Avalanche accidents that result in serious injury or death are all devastating events, and we at ESAC extend our sincere condolences to the friends and family of the deceased and all of those affected by this tragedy. We offer the following comments in the hope that they will help people avoid future avalanche accidents.
This season’s record-breaking snowfall and abnormally cold spring led to substantial coverage lasting well into the summer months. This allowed for better-than-usual access for backcountry skiers and riders. However, it also meant that the snowpack had been subjected to somewhat atypical weather inputs, including intense solar radiation, summer rain and snow showers, and very warm overnight temperatures. This event is a tragic reminder that the snowpack remains dynamic and destructive avalanches are still possible during the spring and summer months.
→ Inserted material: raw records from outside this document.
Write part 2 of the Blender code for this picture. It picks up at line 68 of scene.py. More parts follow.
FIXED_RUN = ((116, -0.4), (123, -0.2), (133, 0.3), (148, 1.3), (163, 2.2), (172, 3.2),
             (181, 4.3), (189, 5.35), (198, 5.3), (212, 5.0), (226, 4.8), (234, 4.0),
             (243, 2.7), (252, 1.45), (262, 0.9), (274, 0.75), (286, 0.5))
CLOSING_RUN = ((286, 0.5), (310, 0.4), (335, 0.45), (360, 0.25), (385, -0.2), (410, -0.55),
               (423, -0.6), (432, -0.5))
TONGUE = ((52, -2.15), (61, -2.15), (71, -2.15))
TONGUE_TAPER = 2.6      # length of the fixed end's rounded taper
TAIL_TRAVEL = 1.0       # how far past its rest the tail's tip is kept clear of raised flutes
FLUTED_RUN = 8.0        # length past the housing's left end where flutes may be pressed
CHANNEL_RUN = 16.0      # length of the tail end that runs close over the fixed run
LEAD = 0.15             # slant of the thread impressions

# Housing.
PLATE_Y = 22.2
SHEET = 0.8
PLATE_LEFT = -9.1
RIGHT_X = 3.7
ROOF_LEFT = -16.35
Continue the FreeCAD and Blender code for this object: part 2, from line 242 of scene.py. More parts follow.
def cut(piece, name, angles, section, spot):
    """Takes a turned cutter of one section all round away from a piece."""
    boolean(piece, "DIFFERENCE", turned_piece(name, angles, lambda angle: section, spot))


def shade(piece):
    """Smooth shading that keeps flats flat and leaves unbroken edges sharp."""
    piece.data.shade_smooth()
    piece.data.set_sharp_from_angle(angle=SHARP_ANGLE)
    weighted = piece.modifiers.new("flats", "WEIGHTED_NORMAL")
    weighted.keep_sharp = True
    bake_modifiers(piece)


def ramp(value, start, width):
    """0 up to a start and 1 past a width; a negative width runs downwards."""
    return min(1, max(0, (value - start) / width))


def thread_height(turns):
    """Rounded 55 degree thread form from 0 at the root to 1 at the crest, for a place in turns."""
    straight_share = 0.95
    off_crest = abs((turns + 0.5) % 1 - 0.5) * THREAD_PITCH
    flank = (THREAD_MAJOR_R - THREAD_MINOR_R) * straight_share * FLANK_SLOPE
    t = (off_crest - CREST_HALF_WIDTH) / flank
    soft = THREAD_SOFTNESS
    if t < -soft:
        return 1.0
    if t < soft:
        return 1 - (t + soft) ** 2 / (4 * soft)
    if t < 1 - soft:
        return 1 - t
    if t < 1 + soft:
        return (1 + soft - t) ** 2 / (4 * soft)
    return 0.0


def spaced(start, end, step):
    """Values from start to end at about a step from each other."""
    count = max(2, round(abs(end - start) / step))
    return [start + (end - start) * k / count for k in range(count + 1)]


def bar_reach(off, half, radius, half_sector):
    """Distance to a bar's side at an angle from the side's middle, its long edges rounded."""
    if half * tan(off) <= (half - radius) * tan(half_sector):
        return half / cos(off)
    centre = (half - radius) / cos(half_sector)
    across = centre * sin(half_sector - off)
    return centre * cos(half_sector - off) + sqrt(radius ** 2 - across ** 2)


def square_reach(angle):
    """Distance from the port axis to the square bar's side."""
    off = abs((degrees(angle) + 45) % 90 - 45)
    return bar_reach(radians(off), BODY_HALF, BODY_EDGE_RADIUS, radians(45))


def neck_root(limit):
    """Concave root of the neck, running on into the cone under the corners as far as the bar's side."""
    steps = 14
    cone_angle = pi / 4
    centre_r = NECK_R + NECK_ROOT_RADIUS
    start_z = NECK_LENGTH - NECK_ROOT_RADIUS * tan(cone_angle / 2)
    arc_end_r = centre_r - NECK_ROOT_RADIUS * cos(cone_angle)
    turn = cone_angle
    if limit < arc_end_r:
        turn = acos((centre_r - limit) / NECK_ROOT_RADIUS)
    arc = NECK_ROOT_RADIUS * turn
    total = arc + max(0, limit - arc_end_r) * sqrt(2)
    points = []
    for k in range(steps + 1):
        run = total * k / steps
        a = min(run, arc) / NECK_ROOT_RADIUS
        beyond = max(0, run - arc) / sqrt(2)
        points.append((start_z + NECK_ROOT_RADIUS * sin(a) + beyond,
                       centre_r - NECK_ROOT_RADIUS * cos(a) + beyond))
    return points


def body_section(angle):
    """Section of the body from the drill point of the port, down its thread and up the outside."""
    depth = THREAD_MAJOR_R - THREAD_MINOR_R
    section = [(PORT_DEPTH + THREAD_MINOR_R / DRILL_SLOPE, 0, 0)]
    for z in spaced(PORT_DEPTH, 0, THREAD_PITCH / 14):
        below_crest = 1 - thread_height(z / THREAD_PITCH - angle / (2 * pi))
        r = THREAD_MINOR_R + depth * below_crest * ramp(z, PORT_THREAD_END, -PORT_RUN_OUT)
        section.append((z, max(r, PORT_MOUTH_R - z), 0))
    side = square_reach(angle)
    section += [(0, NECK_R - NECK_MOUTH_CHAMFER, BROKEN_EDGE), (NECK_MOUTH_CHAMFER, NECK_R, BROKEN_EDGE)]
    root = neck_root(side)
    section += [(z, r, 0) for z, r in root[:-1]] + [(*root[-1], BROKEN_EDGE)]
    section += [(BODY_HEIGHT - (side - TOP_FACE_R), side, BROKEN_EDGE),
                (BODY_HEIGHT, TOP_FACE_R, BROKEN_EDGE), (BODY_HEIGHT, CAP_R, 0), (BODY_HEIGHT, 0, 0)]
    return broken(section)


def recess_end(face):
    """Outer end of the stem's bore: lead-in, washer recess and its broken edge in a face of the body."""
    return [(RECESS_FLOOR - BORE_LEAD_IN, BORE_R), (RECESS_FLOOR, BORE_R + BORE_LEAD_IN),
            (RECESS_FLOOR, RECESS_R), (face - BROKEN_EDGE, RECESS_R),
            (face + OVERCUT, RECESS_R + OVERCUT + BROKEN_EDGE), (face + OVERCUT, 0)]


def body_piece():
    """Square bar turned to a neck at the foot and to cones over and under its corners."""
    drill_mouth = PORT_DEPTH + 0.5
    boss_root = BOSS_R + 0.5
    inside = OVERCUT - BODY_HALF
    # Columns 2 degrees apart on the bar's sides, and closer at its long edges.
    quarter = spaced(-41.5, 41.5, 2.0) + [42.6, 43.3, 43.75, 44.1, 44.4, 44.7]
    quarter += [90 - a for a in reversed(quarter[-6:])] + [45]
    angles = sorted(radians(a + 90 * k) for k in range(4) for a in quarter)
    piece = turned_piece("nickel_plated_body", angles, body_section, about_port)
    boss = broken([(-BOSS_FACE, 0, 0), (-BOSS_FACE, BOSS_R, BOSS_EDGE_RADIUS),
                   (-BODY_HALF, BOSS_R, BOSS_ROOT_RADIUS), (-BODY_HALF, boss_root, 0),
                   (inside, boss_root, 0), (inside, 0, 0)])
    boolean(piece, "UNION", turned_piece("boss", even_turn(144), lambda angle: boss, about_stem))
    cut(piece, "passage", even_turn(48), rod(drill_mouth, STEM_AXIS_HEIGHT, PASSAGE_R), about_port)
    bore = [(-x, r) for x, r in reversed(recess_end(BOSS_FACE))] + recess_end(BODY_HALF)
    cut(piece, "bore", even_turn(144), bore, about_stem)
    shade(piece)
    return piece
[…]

Overnight temperatures measured at the South Lake weather plot (9,600’) near the site of this incident remained near or above freezing for several days leading up to this accident. Increased daylight hours during early summer and the slight eastern tilt of this slope results in the north face of Hurd Peak receiving solar input shortly after sunrise. The shallow nature of this slope and exposed rock features encourage rapid warming while inhibiting overnight radiational cooling. Cloud cover present on the evening of June 13th may have also added a green housing effect, limiting the overnight refreeze potential. It is also important to note that the snow on the approach and lower flanks of the north face have a northwest aspect and are partially protected from the morning sun by surrounding terrain. Snow in the upper start zone warms more quickly than snow along the approach. This means that the first signs of instability may not be observed until fully exposed to overhead hazards.
This accident is a tragic reminder that conditions can change dramatically from one day to the next and that even a relatively small avalanche can have devastating consequences in steep and rocky terrain.